Your task: Quote exactly the lines from the line containing "The three.js and" to the line containing "nodes = [row[0]", both lines included, please, and nothing more.

---------- Dataset entries

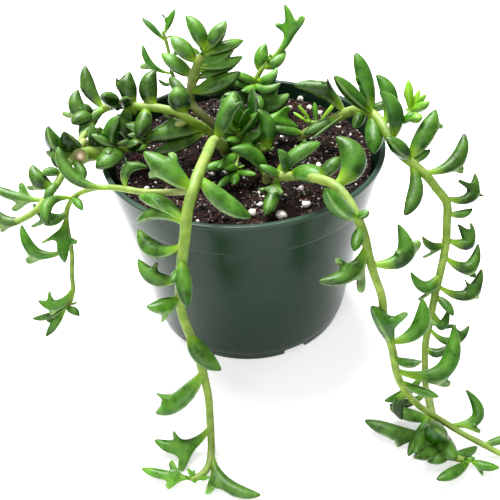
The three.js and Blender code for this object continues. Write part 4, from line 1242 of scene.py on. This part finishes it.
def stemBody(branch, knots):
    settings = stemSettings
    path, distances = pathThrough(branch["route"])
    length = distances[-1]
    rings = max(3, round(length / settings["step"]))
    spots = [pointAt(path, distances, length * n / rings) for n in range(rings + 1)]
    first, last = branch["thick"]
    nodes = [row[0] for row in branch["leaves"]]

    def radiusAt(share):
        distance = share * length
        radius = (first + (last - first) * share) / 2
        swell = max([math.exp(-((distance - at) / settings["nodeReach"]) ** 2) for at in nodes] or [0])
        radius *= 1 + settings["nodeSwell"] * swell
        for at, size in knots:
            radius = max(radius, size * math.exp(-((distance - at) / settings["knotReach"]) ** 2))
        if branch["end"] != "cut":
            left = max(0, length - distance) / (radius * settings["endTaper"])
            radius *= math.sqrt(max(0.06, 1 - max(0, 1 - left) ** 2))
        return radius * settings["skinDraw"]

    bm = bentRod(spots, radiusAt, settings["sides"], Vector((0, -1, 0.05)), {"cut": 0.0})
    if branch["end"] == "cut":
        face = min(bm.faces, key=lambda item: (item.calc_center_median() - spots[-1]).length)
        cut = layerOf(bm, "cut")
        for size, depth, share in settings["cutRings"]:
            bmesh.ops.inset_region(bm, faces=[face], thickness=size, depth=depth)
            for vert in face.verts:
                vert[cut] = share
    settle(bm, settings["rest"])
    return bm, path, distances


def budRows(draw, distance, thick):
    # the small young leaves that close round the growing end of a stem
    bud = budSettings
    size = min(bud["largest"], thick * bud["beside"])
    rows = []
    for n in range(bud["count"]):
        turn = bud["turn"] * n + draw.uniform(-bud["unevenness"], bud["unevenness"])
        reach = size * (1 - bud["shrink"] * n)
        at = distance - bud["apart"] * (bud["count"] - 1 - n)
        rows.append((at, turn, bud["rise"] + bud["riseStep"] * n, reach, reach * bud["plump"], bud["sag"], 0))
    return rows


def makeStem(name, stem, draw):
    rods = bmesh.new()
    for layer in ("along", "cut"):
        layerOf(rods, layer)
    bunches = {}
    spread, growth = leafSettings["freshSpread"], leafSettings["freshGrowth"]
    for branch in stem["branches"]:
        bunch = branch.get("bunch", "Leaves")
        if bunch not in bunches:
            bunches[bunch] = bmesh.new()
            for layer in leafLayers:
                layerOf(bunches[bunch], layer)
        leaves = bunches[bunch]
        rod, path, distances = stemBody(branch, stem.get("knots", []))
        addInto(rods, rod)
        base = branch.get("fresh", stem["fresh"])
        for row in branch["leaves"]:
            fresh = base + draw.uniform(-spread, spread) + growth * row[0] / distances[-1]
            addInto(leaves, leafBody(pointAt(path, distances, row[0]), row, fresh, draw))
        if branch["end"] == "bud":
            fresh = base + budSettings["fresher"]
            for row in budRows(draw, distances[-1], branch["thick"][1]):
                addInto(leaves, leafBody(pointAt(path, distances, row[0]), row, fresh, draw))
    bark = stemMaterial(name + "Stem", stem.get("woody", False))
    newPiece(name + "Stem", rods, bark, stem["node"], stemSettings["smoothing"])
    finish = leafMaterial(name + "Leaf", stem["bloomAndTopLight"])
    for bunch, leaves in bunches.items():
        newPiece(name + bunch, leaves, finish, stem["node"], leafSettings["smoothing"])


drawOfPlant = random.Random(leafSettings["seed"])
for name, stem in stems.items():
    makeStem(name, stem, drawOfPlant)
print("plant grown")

--------------------
---------- Dataset entries

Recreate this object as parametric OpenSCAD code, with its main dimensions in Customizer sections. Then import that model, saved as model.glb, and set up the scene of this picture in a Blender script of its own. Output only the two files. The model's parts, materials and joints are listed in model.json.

--------------------
---------- Dataset entries

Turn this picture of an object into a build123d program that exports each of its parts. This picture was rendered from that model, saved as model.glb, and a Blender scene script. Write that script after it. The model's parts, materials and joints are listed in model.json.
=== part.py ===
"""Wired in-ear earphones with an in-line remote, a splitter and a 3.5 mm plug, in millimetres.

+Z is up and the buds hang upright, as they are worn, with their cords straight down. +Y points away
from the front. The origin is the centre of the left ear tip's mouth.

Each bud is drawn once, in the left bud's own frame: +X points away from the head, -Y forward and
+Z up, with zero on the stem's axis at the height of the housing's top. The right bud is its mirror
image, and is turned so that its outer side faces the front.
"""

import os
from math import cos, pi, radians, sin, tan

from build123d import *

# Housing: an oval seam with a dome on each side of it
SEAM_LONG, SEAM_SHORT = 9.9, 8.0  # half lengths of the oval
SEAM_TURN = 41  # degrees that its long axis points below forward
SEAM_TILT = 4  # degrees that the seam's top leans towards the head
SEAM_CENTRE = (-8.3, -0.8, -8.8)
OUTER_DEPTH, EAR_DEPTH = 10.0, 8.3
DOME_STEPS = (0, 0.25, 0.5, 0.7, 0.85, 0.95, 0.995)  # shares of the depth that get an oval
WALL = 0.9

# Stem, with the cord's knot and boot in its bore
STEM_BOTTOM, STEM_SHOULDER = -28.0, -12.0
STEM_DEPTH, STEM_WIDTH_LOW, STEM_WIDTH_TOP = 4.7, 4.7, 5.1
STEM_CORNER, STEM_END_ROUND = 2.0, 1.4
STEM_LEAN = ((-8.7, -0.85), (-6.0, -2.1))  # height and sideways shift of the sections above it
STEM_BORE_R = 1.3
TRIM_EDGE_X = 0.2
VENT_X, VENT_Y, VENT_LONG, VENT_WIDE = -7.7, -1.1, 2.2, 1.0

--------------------

Correct output:
The three.js and Blender code for this object continues. Write part 4, from line 1242 of scene.py on. This part finishes it.
def stemBody(branch, knots):
    settings = stemSettings
    path, distances = pathThrough(branch["route"])
    length = distances[-1]
    rings = max(3, round(length / settings["step"]))
    spots = [pointAt(path, distances, length * n / rings) for n in range(rings + 1)]
    first, last = branch["thick"]
    nodes = [row[0] for row in branch["leaves"]]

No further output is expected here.